Monday, February 16, 2009

Ingvar Kamprad

While taste is subjective and the merits of ready-to-assemble furniture are debatable, no-one would deny that millions of people have benefited from the wares of Ingvar Kamprad , founder of IKEA. For over 55 years, Kamprad (b. 1926 Sweden) has made it his business to supply customers with the goods they want, cheaply. Along the way his company has transformed from a distributor of miscellany to a direct-selling producer of unassembled furniture.

Middlemen are Useful

Kamprad developed his business acumen early in life, learning that he could purchase items in bulk from Stockholm and sell them individually for a profit in the provincial areas. He began by selling matches, pens, seeds, and so on. As an economic coordinator, Kamprad improved his customers' welfare even though he didn't produce anything. Along with millions of other similar entrepreneurs around the world, this alone would have made Kamprad an unremarkable, though important, hero. But our enterprising Swede was on to bigger things*. At the age of 17 he started IKEA with some money he received from his father. Within four years IKEA began distributing furniture manufactured by Swedish craftsmen.

But Sometimes It's Best to DIY

IKEA faced tough competition in the 1950's - so tough, in fact, that suppliers had been pressured to stop selling their products to IKEA. So Kamprad had his company design its own furniture. Before long IKEA sold nothing else. An IKEA draftsman named Gillis Lundgren is said to have first suggested the company design its furniture with portability in mind. Flat packaging means more than selling furniture in pieces; IKEA's furniture is designed to be a cheaper, but not prohibitively laborious alternative for customers. The concept has succeeded globally with 285 stores in 39 countries.

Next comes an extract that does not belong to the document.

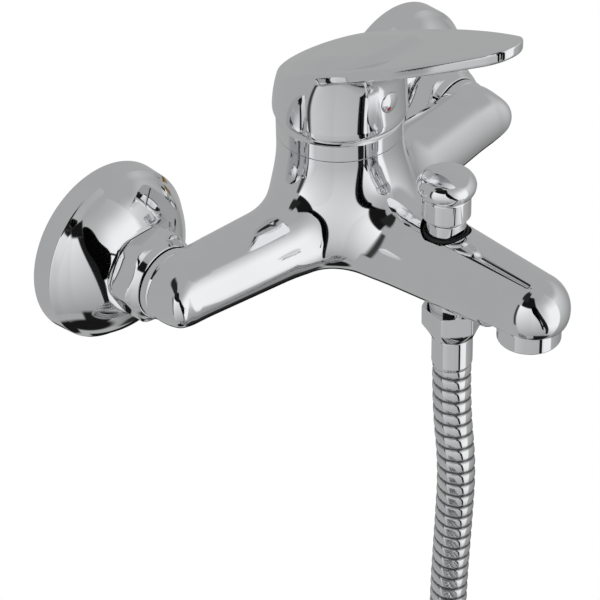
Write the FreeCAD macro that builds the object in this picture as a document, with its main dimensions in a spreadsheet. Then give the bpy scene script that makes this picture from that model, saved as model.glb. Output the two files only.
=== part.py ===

Not everyone is taken by IKEA's furniture, but I can report anecdotal evidence that college students and twenty-somethings across the US are fond of the stores. I've even had a friend from Ohio open her itinerary to make time for a trip to one of the Chicagoland stores. In Europe, a popular myth is that one in ten children are conceived in IKEA beds. Needless to say, Kamprad has left a positive mark on civilization, one that lives on in the bedrooms, kitchens, and living rooms of people around the world.

IKEA.com timeline
IKEA Wikipedia entry
About.com profile
Q&A about Kamprad by The Local, an English-language news-site about Sweden

*While the purpose of this blog is to celebrate innovators and not to paint complete portraits of the men and women we acknowledge, it should be noted that Kamprad had to apologize for involvement in a Nazi-sympathizing Swedish movement during WWII.

2 comments:

Clay said...

I'm going to assume that the last two sentences are intended to be read for laughs b/c the final sentence serves as a punch-line for its antecedent.

Martin Lindeskog said...

I have mentioned IKEA in my post on billionaires.